# Exercise objective
Locate the line that contains "footPlaces.forEach(([corner, side, y0])" and the line that contains "imported = [obj". Copy both of them exactly, together with every line between them, and no others.

# Input records start

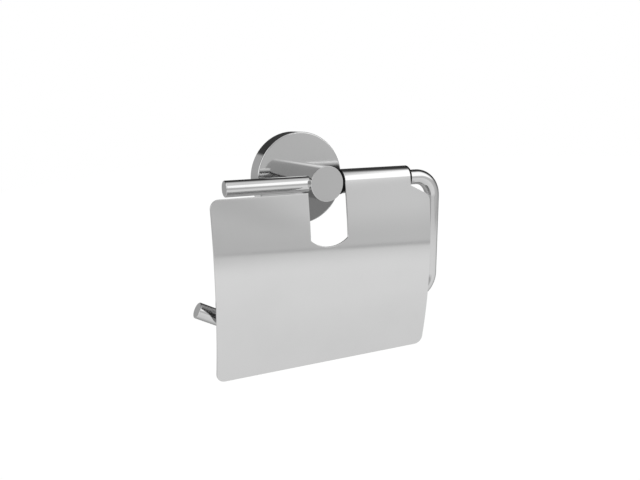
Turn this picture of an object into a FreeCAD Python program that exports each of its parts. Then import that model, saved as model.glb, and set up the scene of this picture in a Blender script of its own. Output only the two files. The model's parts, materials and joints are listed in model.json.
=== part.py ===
import FreeCAD, Part
import math
import os

from FreeCAD import Vector

# Wall-hung toilet paper holder: a bent rod carries the roll, and a curved sheet
# cover hangs from the rod's upper run and lifts over the top.
# Millimetres. +X along the rod, +Y into the wall, +Z up.
# Origin: centre of the rosette, on the wall plane.

# Fits and clearances, all radial or face to face
slip_gap = 0.05        # a pin, screw or rod in its own hole
running_gap = 0.08     # bush bore around the rod
screw_gap = 0.2        # clearance hole around the post screw
bracket_gap = 0.3      # wall bracket inside the rosette
side_gap = 0.2         # bush flange beside the post

# Roll arm: one rod, bent in a plane parallel to the wall
rod_dia = 9.0
rod_out = 41.5         # rod axis to the wall
stub_reach = 58.0      # free end of the upper run, left of the post axis
drop_reach = 76.5      # axis of the upright run, right of the post axis
arm_drop = 74.0        # axis of the upper run down to axis of the lower run
arm_bend_r = 12.5      # on the rod's axis
tip_reach = 58.5       # corner of the upturned tip, left of the post axis
tip_length = 20.0      # that corner to the end face
tip_angle = 28.0       # degrees above the lower run
tip_bend_r = 14.0      # on the rod's axis
rod_edge_r = 0.4

# Post
post_dia = 20.0
post_nose = 7.0        # rod axis to the post's front face
post_edge_r = 0.2

# Rosette, a cup open towards the wall
rosette_dia = 56.0
rosette_depth = 12.5
rosette_face = 2.0     # thickness of the front
rosette_rim = 2.5      # thickness of the side wall
rosette_edge_r = 0.8

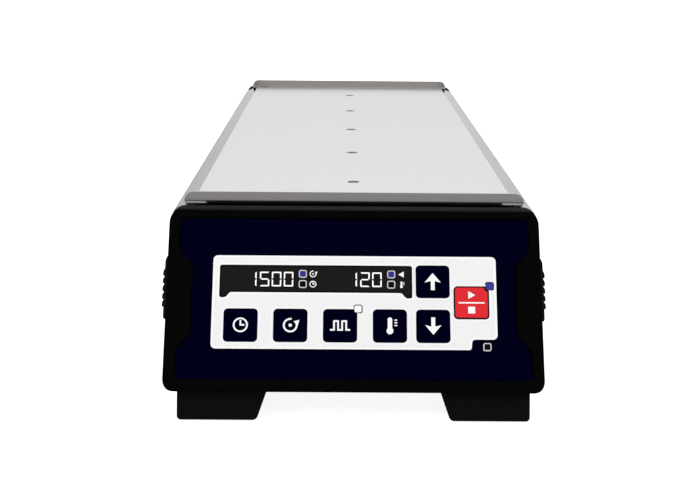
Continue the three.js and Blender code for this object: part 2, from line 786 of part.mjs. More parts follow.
// Mains module: flange, socket with three pins, fuse drawer slot and rocker recess.
function powerInlet() {
  const face = capRearY;
  const flange = prismAlongY(
    rounded(rectangle(around(inletAcross, flangeWidth), around(moduleZ, flangeHeight)), flangeRadius),
    moduleY, face,
  );
  const housing = block(
    around(inletAcross, housingWidth),
    [moduleY - housingDepth, moduleY + flangeThickness / 2],
    around(moduleZ, housingHeight),
  );
  const socketMiddle = moduleZ - socketDrop;
  const [left, right] = around(inletAcross, socketWidth);
  const [low, high] = around(socketMiddle, socketHeight);
  const socketOutline = [
    [left, low], [right, low], [right, high - socketCorner], [right - socketCorner, high],
    [left + socketCorner, high], [left, high - socketCorner],
  ];
  const socket = prismAlongY(socketOutline, face - socketDepth, face + cutOverrun);
  const pins = [-1, 0, 1].map(step => block(
    around(inletAcross + step * pinSpacing, pinWidth),
    [face - socketDepth - seatGap, face - socketDepth + pinLength],
    around(socketMiddle + (step === 0 ? pinStagger : -pinStagger), pinHeight),
  ));
  const slot = block(
    around(inletAcross, drawerWidth + 2 * moduleClearance),
    [face - drawerLength - moduleClearance, face + cutOverrun],
    around(moduleZ, drawerHeight + 2 * moduleClearance),
  );
  const rockerRoom = block(
    around(inletAcross, rockerWidth + 2 * moduleClearance),
    [face - rockerSlot, face + cutOverrun],
    around(moduleZ + rockerLift, 2 * (rockerRadius + moduleClearance)),
  );
  const pivotHalf = rockerWidth / 2 + pivotLength + moduleClearance;
  const pivotBore = rodAlongX(pivotRadius + moduleClearance / 2, around(inletAcross, 2 * pivotHalf),
    face - rockerPivotDepth, moduleZ + rockerLift);
  return join(cut(join(flange, housing), socket, slot, rockerRoom, pivotBore), ...pins);
}

function fuseDrawer() {
  const face = capRearY;
  const body = block(
    around(inletAcross, drawerWidth),
    [face - drawerLength, face + drawerLip],
    around(moduleZ, drawerHeight),
  );
  const nailGroove = block(
    around(inletAcross, drawerWidth / 2),
    [face, face + drawerLip + cutOverrun],
    [moduleZ + drawerHeight / 2 - drawerGrip, moduleZ + drawerHeight],
  );
  const fuseBay = block(
    around(inletAcross, drawerWidth - 2 * drawerFront),
    [face - drawerLength + drawerFront, face - drawerFront],
    [moduleZ - drawerHeight / 2 + drawerFront, moduleZ + drawerHeight],
  );
  return cut(body, nailGroove, fuseBay);
}

// Rocker: its two faces meet over the pivot, and it rests with its lower half pressed in.
function powerRocker() {
  const y = capRearY - rockerPivotDepth;
  const z = moduleZ + rockerLift;
  const arm = rockerRadius;
  const rise = arm * Math.tan(rockerTilt);
  const outline = [
    [y - rockerBack, z - arm / 2], [y - rockerBack, z + arm / 2],
    [y, z + arm - rise], [y + rockerPivotDepth, z + arm - 2 * rise],
    [y + rockerPivotDepth - rise, z], [y + rockerPivotDepth, z - arm + 2 * rise], [y, z - arm + rise],
  ];
  const turn = new THREE.Matrix4().makeTranslation(0, y, z)
    .multiply(new THREE.Matrix4().makeRotationX(-rockerTilt))
    .multiply(new THREE.Matrix4().makeTranslation(0, -y, -z));
  const [left, right] = around(inletAcross, rockerWidth);
  const cap = toSolid(toGeometry(prismAlongX(outline, left, right)).applyMatrix4(turn));
  return join(cap, rodAlongX(pivotRadius, [left - pivotLength, right + pivotLength], y, z));
}

// Feet: outer side upright, inner side slanting in towards the bench.
const footPlaces = [
  ['front_left', -1, noseY + footFrontSetback],
  ['front_right', 1, noseY + footFrontSetback],
  ['rear_left', -1, capRearY - footRearSetback - footLength],
  ['rear_right', 1, capRearY - footRearSetback - footLength],
];
const footOuter = bodyHalfWidth - footInset;
const padAcross = [footOuter - footWidth + footSlant + padMargin, footOuter - padMargin];

const padOutline = (side, y0, grow) => rounded(
  rectangle(
    padAcross.map((x, i) => side * (x + (i === 0 ? -grow : grow))),
    [y0 + padMargin - grow, y0 + footLength - padMargin + grow],
  ),
  padRadius,
);

function foot(side, y0) {
  const points = [
    [footOuter, padProud], [footOuter, footHeight],
    [footOuter - footWidth, footHeight], [footOuter - footWidth + footSlant, padProud],
  ].map(([x, z]) => [side * x, z]);
  const body = prismAlongY(rounded(points, [footRadius, 0, 0, footRadius]), y0, y0 + footLength);
  return cut(body, prismAlongZ(padOutline(side, y0, seatGap), 0, padThickness + seatGap));
}

// Heating stack, motor channel and stirring drives.
function insulationBoard(sensorY) {
  const board = block(
    spread(panWallInner - insulationSideMargin),
    [sheetFrontY + heaterMargin, sheetRearY - heaterMargin],
    [insulationBottom, insulationTop],
  );
  return cut(board, block(
    around(0, sensorLength + 2 * seatGap),
    around(sensorY, sensorWidth + 2 * seatGap),
    [insulationTop - sensorThickness - seatGap, insulationTop + cutOverrun],
  ));
}

function motorTray() {
  const section = [
    [-trayHalfWidth, panFloorTop], [-trayHalfWidth, trayTop], [trayHalfWidth, trayTop],
    [trayHalfWidth, panFloorTop], [trayHalfWidth - trayThickness, panFloorTop],
    [trayHalfWidth - trayThickness, trayUnderside], [-trayHalfWidth + trayThickness, trayUnderside],
    [-trayHalfWidth + trayThickness, panFloorTop],
  ];
  const holes = Array.from({ length: stirPositions }, (_, i) => rod(
    motorBoss + motorBossClearance, 0, markY(i),
    [trayUnderside - cutOverrun, trayTop + cutOverrun], smallSides,
  ));
  const end = stirPositions - 1;
  return cut(prismAlongY(section, markY(0) - trayEndMargin, markY(end) + trayEndMargin), ...holes);
}

function stirMotor(y) {
  const bore = shaftRadius + shaftClearance;
  const boreFloor = carrierBottom - shaftLength - seatGap;
  return turned([
    [0, motorBottom], [motorRadius, motorBottom], [motorRadius, motorTop], [motorBoss, motorTop],
    [motorBoss, bossTop], [bore, bossTop], [bore, boreFloor], [0, boreFloor],
  ], 0, y);
}

function magnetCarrier(y) {
  const disc = turned([
    [0, carrierBottom - shaftLength], [shaftRadius, carrierBottom - shaftLength],
    [shaftRadius, carrierBottom - carrierHubLength], [carrierHub, carrierBottom - carrierHubLength],
    [carrierHub, carrierBottom], [carrierRadius, carrierBottom],
    [carrierRadius, carrierTop], [0, carrierTop],
  ], 0, y);
  return cut(disc, block(
    around(0, magnetLength + 2 * seatGap),
    around(y, magnetWidth + 2 * seatGap),
    [carrierTop - magnetPocket - seatGap, carrierTop + cutOverrun],
  ));
}

const driveMagnet = y => block(
  around(0, magnetLength), around(y, magnetWidth), [magnetTop - magnetHeight, magnetTop],
);

function powerSupply() {
  const middle = (markY(stirPositions - 2) + markY(stirPositions - 1)) / 2;
  const body = block(around(0, supplyWidth), around(middle, supplyLength),
    [panFloorTop, panFloorTop + supplyHeight]);
  const fins = Array.from({ length: 4 }, (_, i) => block(
    around(supplyWidth * (i / 3 - 1 / 2) * 2 / 3, supplyFin),
    around(middle, supplyLength + 2 * cutOverrun),
    [panFloorTop + supplyHeight - supplyFin, panFloorTop + supplyHeight + cutOverrun],
  ));
  return cut(body, ...fins);
}

// The assembly.
place('top_plate', topPlate(), satinSteel);
place('base_pan', basePan(), blackPaint);
place('front_bezel', frontBezel(), blackMoulding);
place('rear_cap', rearCap(), blackMoulding);
place('left_grip', sideGrip(-1), blackRubber);
place('right_grip', sideGrip(1), blackRubber);
place('panel_film', panelFilm(), navyFilm, facePlane);
place('control_label', controlLabel(), whiteLabel, facePlane);
place('display_window', displayWindow(), smokedAcrylic, facePlane);
place('display_module', displayModule(), plainSteel, facePlane);
place('control_board', controlBoard(), greenBoard, facePlane);
keys.forEach(key => place(key.name, controlKey(key), key.material, facePlane));
lamps.forEach(lamp => place(lamp.name, lampLens(lamp), lamp.material, facePlane));

footPlaces.forEach(([corner, side, y0]) => {
  place(`${corner}_foot`, foot(side, y0), blackMoulding);
  place(`${corner}_pad`, prismAlongZ(padOutline(side, y0, 0), 0, padThickness), blackRubber);
});

const sensorY = markY(0) + stirPitch * (stirPositions - 2) / 2;
place('heater_mat', block(
  spread(flatWidth / 2 - heaterMargin / 2),
  [sheetFrontY + spigotLength, sheetRearY - spigotLength],
  [heaterTop - heaterThickness, heaterTop],
), silicone);
place('insulation_board', insulationBoard(sensorY), mineralBoard);
place('temperature_sensor', block(
  around(0, sensorLength), around(sensorY, sensorWidth), [insulationTop - sensorThickness, insulationTop],
), plainSteel);
place('motor_tray', motorTray(), plainSteel);
for (let i = 0; i < stirPositions; i += 1) {
  place(`stir_motor_${i + 1}`, stirMotor(markY(i)), plainSteel);
  place(`magnet_carrier_${i + 1}`, magnetCarrier(markY(i)), aluminium);
  place(`drive_magnet_${i + 1}`, driveMagnet(markY(i)), magnetNickel);
}
place('power_supply', powerSupply(), plainSteel);
place('power_inlet', powerInlet(), blackMoulding);
place('fuse_drawer', fuseDrawer(), blackMoulding);
place('power_rocker', powerRocker(), blackMoulding);
screwPlaces.forEach((spot, i) => place(`cover_screw_${i + 1}`, coverScrew(spot), screwSteel));

export default instrument;
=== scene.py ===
import json
import math

import bmesh
import bpy
from mathutils import Matrix, Vector


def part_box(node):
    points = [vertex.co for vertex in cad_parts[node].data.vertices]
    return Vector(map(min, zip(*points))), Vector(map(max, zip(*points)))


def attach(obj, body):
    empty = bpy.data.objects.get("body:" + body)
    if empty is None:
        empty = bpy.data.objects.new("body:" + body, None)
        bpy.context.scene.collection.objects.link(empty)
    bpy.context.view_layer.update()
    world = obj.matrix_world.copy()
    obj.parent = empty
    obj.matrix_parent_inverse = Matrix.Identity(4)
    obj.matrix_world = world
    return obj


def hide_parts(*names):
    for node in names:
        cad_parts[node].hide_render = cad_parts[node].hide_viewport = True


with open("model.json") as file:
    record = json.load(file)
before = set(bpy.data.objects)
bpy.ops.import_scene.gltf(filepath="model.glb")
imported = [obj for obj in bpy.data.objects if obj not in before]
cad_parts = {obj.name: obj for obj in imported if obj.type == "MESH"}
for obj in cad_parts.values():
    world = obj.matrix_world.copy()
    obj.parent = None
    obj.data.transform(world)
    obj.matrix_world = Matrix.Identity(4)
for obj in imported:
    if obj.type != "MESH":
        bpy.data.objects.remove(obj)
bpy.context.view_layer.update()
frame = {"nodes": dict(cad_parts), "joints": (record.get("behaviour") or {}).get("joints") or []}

# Pieces are modelled in millimetres, at their place, and brought to metres when they are finished.
toMetres = 0.001
tiny = 0.01  # how close a point must be to count as on a line
past = 1  # how far a cutting tool reaches past what it cuts
gap = 0.3  # between pieces that rest on each other
selectModes = {"verts": "VERT", "edges": "EDGE", "faces": "FACE"}


# Small helpers for modelling by hand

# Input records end

# Expected answer
footPlaces.forEach(([corner, side, y0]) => {
  place(`${corner}_foot`, foot(side, y0), blackMoulding);
  place(`${corner}_pad`, prismAlongZ(padOutline(side, y0, 0), 0, padThickness), blackRubber);
});

const sensorY = markY(0) + stirPitch * (stirPositions - 2) / 2;
place('heater_mat', block(
  spread(flatWidth / 2 - heaterMargin / 2),
  [sheetFrontY + spigotLength, sheetRearY - spigotLength],
  [heaterTop - heaterThickness, heaterTop],
), silicone);
place('insulation_board', insulationBoard(sensorY), mineralBoard);
place('temperature_sensor', block(
  around(0, sensorLength), around(sensorY, sensorWidth), [insulationTop - sensorThickness, insulationTop],
), plainSteel);
place('motor_tray', motorTray(), plainSteel);
for (let i = 0; i < stirPositions; i += 1) {
  place(`stir_motor_${i + 1}`, stirMotor(markY(i)), plainSteel);
  place(`magnet_carrier_${i + 1}`, magnetCarrier(markY(i)), aluminium);
  place(`drive_magnet_${i + 1}`, driveMagnet(markY(i)), magnetNickel);
}
place('power_supply', powerSupply(), plainSteel);
place('power_inlet', powerInlet(), blackMoulding);
place('fuse_drawer', fuseDrawer(), blackMoulding);
place('power_rocker', powerRocker(), blackMoulding);
screwPlaces.forEach((spot, i) => place(`cover_screw_${i + 1}`, coverScrew(spot), screwSteel));

export default instrument;
=== scene.py ===
import json
import math

import bmesh
import bpy
from mathutils import Matrix, Vector


def part_box(node):
    points = [vertex.co for vertex in cad_parts[node].data.vertices]
    return Vector(map(min, zip(*points))), Vector(map(max, zip(*points)))


def attach(obj, body):
    empty = bpy.data.objects.get("body:" + body)
    if empty is None:
        empty = bpy.data.objects.new("body:" + body, None)
        bpy.context.scene.collection.objects.link(empty)
    bpy.context.view_layer.update()
    world = obj.matrix_world.copy()
    obj.parent = empty
    obj.matrix_parent_inverse = Matrix.Identity(4)
    obj.matrix_world = world
    return obj


def hide_parts(*names):
    for node in names:
        cad_parts[node].hide_render = cad_parts[node].hide_viewport = True


with open("model.json") as file:
    record = json.load(file)
before = set(bpy.data.objects)
bpy.ops.import_scene.gltf(filepath="model.glb")
imported = [obj for obj in bpy.data.objects if obj not in before]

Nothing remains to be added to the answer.